Voice of the Experienced, based in New Orleans, led by formerly incarcerated people who organize people inside prisons to educate and push their families to vote in key races, while organizing communities on the outside up and down the state. They’ve run significant ground game programs in the DA race, the Sheriff’s race, the Governor’s race, judicial races, and many more, which has positioned them to demand and achieve local and statewide legislative reforms.
These groups understand power (political, relational, social, institutional, etc), and they build and spend their political capital strategically, thinking many moves ahead. They are principled but not strident. They have a deep connection to their base, and have earned the trust of people on the ground as they enter the halls of power.
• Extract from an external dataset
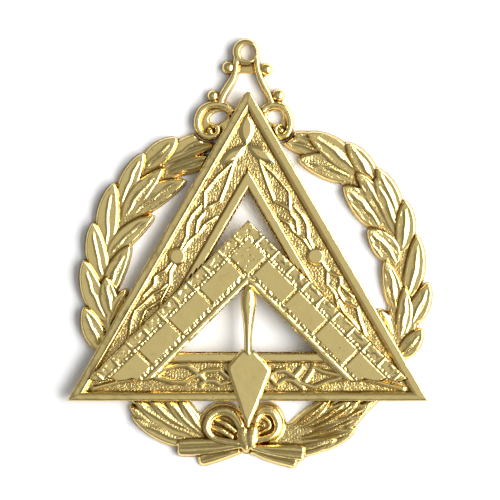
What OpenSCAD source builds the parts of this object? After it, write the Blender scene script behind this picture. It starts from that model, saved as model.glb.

Investing in growing the political capital of groups like these is a key component in a multi-year effort to win national change.
Chloe, this was a great read and I especially appreciate the examples of groups who are doing it right.
I think your hypothesis is spot on, however, I would add that folks who are interested in being effective in criminal legal work must also be active partners in pay equity, housing affordability, and good government. The public is the most resistant to our policies when our communities are unstable. Any progress towards real policy changes will be impacted by the broader communities on stability.